- Task objective
Repeat exactly the lines of the listing below, please, starting with the first and ending with the line containing "bpy.data.objects.remove(ob, do_unlink=True)"; leave out the rest.

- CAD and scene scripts
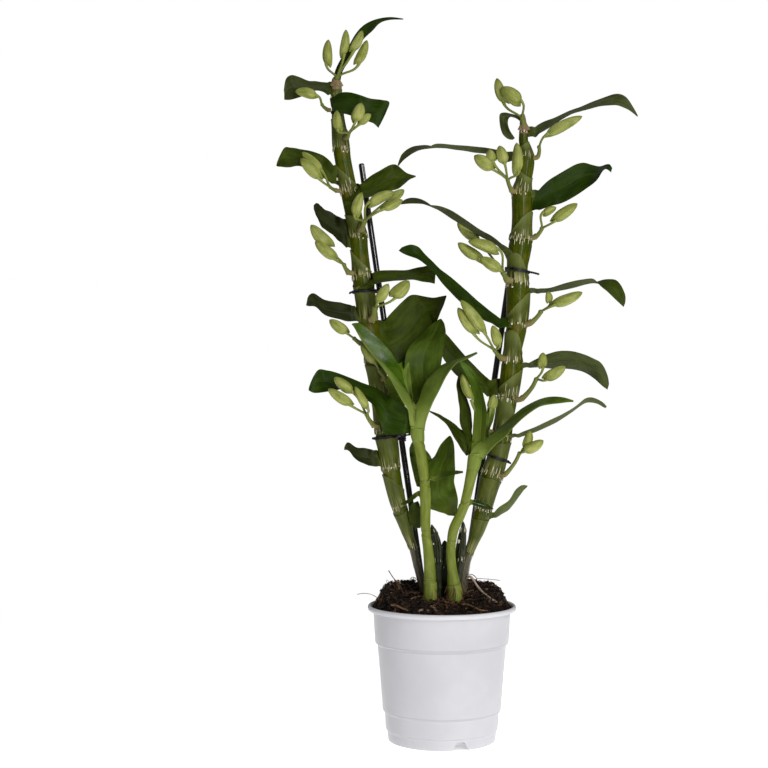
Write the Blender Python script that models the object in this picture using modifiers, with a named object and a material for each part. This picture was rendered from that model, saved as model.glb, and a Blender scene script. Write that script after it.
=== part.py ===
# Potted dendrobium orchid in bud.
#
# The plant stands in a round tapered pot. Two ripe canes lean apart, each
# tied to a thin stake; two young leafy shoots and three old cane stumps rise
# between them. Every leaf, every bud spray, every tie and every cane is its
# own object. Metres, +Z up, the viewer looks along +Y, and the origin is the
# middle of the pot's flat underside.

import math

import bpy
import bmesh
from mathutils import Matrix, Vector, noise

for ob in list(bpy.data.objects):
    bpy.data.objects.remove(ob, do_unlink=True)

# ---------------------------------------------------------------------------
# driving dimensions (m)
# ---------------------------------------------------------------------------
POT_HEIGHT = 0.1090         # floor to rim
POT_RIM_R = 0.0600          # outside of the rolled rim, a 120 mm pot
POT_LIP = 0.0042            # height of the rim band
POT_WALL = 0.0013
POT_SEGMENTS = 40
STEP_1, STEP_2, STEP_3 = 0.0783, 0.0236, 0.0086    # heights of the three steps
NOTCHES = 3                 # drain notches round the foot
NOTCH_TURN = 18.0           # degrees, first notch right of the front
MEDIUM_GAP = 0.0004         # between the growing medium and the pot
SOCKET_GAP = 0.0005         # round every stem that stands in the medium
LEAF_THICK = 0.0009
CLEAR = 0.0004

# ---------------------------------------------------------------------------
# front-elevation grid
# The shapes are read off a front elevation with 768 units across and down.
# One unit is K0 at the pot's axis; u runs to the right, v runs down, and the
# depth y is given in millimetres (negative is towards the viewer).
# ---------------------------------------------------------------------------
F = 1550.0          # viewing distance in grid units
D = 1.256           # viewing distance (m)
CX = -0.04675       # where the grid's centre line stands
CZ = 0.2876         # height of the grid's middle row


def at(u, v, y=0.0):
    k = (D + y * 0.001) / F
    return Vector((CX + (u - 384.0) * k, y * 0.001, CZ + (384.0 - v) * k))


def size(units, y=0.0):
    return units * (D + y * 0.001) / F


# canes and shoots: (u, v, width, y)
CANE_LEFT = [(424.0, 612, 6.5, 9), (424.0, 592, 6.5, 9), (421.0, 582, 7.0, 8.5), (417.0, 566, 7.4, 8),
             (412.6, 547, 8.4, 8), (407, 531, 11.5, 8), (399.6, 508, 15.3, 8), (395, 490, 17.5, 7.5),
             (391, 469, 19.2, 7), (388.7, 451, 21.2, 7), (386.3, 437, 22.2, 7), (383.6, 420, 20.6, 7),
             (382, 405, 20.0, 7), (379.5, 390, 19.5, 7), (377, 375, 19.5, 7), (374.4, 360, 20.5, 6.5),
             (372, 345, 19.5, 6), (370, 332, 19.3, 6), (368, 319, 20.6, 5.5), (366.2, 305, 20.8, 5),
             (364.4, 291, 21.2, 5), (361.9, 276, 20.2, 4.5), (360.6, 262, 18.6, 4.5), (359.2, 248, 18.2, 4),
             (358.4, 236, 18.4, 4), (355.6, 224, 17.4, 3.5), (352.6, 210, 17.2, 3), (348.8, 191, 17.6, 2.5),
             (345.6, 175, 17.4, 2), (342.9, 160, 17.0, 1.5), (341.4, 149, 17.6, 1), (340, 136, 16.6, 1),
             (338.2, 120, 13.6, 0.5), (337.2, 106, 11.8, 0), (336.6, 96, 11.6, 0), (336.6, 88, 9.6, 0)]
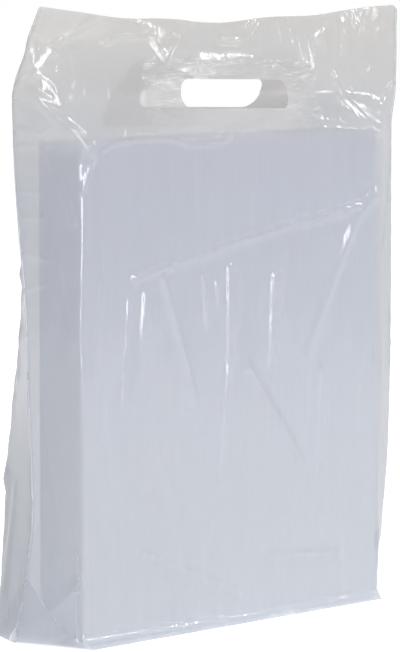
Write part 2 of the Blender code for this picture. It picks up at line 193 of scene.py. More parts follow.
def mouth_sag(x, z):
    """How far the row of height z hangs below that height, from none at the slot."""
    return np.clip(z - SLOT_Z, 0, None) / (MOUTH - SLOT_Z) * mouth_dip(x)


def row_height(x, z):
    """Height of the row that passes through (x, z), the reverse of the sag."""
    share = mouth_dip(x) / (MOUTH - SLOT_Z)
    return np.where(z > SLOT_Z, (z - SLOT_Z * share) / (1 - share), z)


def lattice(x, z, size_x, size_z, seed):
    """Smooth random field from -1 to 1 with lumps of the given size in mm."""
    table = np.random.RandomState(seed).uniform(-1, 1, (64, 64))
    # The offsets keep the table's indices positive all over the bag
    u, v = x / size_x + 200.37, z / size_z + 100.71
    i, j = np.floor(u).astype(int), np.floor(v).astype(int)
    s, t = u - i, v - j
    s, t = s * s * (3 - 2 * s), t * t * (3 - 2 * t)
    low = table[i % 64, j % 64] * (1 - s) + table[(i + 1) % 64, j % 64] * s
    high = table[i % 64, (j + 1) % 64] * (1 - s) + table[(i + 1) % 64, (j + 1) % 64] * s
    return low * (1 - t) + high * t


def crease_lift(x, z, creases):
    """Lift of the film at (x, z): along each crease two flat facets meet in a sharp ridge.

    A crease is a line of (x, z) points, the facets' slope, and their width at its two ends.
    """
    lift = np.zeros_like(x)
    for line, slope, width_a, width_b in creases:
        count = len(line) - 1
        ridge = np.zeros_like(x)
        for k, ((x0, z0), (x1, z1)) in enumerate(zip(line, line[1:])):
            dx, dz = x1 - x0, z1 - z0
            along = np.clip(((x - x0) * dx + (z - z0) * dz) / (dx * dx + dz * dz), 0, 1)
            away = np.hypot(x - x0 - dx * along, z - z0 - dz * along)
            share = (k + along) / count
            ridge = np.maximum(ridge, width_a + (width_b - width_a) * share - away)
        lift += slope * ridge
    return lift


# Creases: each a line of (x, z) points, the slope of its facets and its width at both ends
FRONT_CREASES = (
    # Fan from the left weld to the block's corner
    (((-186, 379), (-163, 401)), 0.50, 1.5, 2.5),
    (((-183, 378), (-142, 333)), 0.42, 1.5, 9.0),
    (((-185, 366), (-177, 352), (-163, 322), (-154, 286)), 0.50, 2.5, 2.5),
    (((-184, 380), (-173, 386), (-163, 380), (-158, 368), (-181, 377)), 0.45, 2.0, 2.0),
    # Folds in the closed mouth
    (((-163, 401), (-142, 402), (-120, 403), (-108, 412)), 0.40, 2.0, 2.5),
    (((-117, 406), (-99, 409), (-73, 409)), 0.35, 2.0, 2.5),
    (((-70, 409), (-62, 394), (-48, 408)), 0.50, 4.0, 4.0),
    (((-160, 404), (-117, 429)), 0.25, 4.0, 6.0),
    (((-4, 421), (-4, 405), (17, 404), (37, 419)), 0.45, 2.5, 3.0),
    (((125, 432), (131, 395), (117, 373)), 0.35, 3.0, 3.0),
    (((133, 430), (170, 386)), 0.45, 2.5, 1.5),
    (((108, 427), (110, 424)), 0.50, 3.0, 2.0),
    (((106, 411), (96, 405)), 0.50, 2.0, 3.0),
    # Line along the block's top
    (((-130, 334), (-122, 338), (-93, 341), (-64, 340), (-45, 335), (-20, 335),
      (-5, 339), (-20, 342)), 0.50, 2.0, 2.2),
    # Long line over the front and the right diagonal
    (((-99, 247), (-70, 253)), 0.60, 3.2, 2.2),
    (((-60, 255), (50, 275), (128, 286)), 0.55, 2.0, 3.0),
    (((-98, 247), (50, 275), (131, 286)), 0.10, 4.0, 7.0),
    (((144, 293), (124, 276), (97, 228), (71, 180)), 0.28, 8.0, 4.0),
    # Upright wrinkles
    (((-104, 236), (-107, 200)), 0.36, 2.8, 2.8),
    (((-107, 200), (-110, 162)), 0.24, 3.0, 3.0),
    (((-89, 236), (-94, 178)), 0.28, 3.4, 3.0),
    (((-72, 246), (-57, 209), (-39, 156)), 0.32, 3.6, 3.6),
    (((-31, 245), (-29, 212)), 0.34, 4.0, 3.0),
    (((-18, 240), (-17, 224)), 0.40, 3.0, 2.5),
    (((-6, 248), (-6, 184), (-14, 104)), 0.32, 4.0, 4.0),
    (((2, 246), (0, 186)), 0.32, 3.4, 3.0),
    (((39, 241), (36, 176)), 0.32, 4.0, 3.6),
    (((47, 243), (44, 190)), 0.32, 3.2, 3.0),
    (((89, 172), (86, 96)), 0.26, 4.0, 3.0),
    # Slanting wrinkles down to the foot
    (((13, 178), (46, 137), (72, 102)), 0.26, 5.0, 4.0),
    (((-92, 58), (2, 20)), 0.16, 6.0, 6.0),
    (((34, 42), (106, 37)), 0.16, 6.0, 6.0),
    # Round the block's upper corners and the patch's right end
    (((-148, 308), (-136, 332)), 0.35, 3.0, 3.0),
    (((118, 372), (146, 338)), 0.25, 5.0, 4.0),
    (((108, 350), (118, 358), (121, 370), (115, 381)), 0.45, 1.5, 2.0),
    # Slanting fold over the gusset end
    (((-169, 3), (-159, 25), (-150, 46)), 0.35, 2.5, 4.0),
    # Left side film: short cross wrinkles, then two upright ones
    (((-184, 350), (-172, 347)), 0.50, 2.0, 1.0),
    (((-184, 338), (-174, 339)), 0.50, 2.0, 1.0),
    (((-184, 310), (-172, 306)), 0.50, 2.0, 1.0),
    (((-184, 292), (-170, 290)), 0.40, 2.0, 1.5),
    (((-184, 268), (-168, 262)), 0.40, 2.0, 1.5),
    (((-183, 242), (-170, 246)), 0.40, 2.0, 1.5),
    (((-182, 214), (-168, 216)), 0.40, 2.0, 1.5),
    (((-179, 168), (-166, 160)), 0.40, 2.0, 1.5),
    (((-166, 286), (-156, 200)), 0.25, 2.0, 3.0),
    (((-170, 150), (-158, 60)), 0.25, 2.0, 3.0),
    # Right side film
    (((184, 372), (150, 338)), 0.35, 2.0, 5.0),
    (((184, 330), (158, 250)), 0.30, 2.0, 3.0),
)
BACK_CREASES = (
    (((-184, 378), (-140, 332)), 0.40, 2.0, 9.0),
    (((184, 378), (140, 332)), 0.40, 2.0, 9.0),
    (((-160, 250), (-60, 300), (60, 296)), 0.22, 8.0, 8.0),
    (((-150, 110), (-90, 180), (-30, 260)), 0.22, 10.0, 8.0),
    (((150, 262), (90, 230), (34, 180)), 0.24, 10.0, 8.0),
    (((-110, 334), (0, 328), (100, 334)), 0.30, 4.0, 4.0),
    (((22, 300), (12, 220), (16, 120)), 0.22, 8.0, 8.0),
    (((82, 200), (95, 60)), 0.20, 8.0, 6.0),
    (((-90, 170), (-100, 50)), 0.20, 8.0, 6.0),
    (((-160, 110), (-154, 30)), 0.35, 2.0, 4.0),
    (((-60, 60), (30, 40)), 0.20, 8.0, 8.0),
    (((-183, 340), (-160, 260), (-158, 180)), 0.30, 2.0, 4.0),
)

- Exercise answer
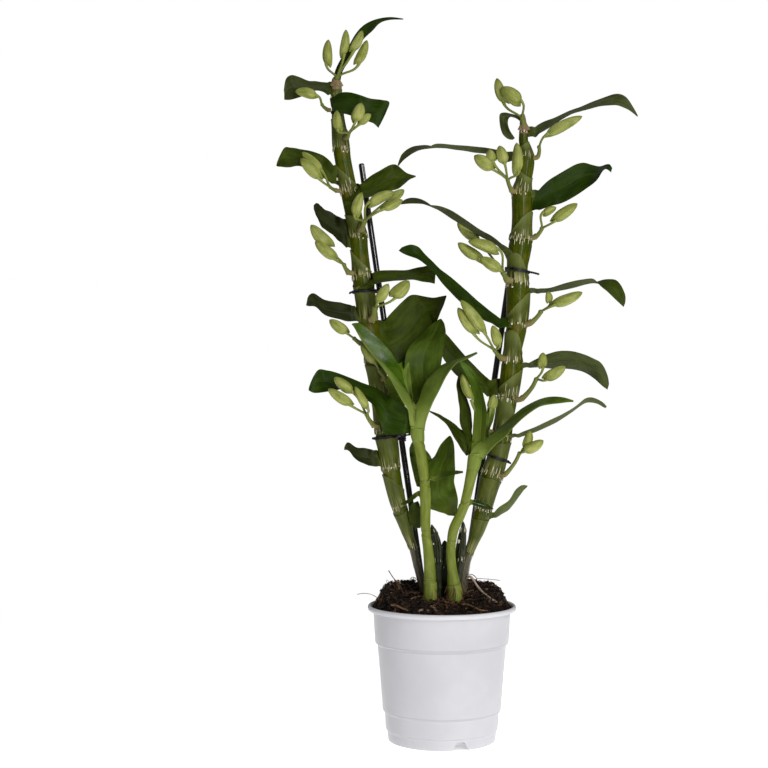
Write the Blender Python script that models the object in this picture using modifiers, with a named object and a material for each part. This picture was rendered from that model, saved as model.glb, and a Blender scene script. Write that script after it.
=== part.py ===
# Potted dendrobium orchid in bud.
#
# The plant stands in a round tapered pot. Two ripe canes lean apart, each
# tied to a thin stake; two young leafy shoots and three old cane stumps rise
# between them. Every leaf, every bud spray, every tie and every cane is its
# own object. Metres, +Z up, the viewer looks along +Y, and the origin is the
# middle of the pot's flat underside.

import math

import bpy
import bmesh
from mathutils import Matrix, Vector, noise

for ob in list(bpy.data.objects):
    bpy.data.objects.remove(ob, do_unlink=True)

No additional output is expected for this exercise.